The other side of the paying people-pleasing coin is that when you’re producing entertainment for a mass audience, chances are those masses won’t all like the same things. I like crafting, Joe loves killing stuff – and the harder the encounter the better. So when a patch or expansion adds one thing and not another, one of us will likely complain and the other will be ecstatic. Nature of the beast. That’s never going to change, at least not until we get the really small, really specialized niche MMOs many of us are waiting for. (The problem being those niche MMOs still need to be funded and developed, and the people slaving on them still need to pay their rent.)

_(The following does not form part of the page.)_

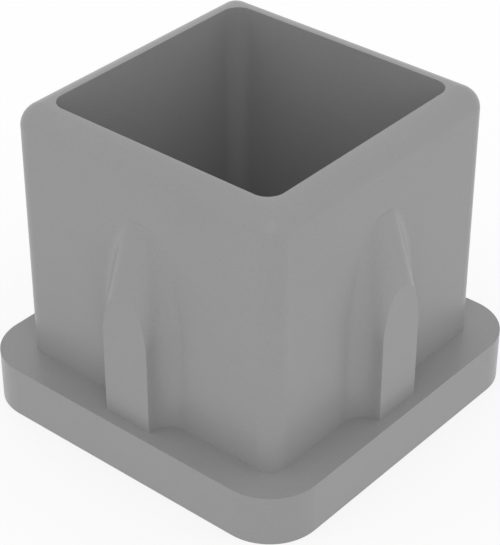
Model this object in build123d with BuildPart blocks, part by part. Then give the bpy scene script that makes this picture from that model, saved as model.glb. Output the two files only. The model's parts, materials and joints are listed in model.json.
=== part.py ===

As for hardcore, well, we’re all hardcore about something, but it’s not always the same things. What has always bothered me is the tendency for one group to drown out all others with shouts that their hardcore is the only kind that matters. (Ham!) The games are just what they are, with easier bits and harder bits and a whole bunch of players who love some bits and hate the rest, and think the rest of the world should entirely and unquestioningly share their world-view. Fortunately, that’s not going to happen either; it makes us fractious and argumentative, but it does make for some really interesting forum debates.
I’ll admit this wasn’t quite where I was heading when I started this column, but that’s the muses for you. And to quote a blogging friend of mine as we usher out the old year and ring in the new, hopefully with a bumper crop of awesome new games to argue about: have a great time in-game, wherever you happen to find yourself!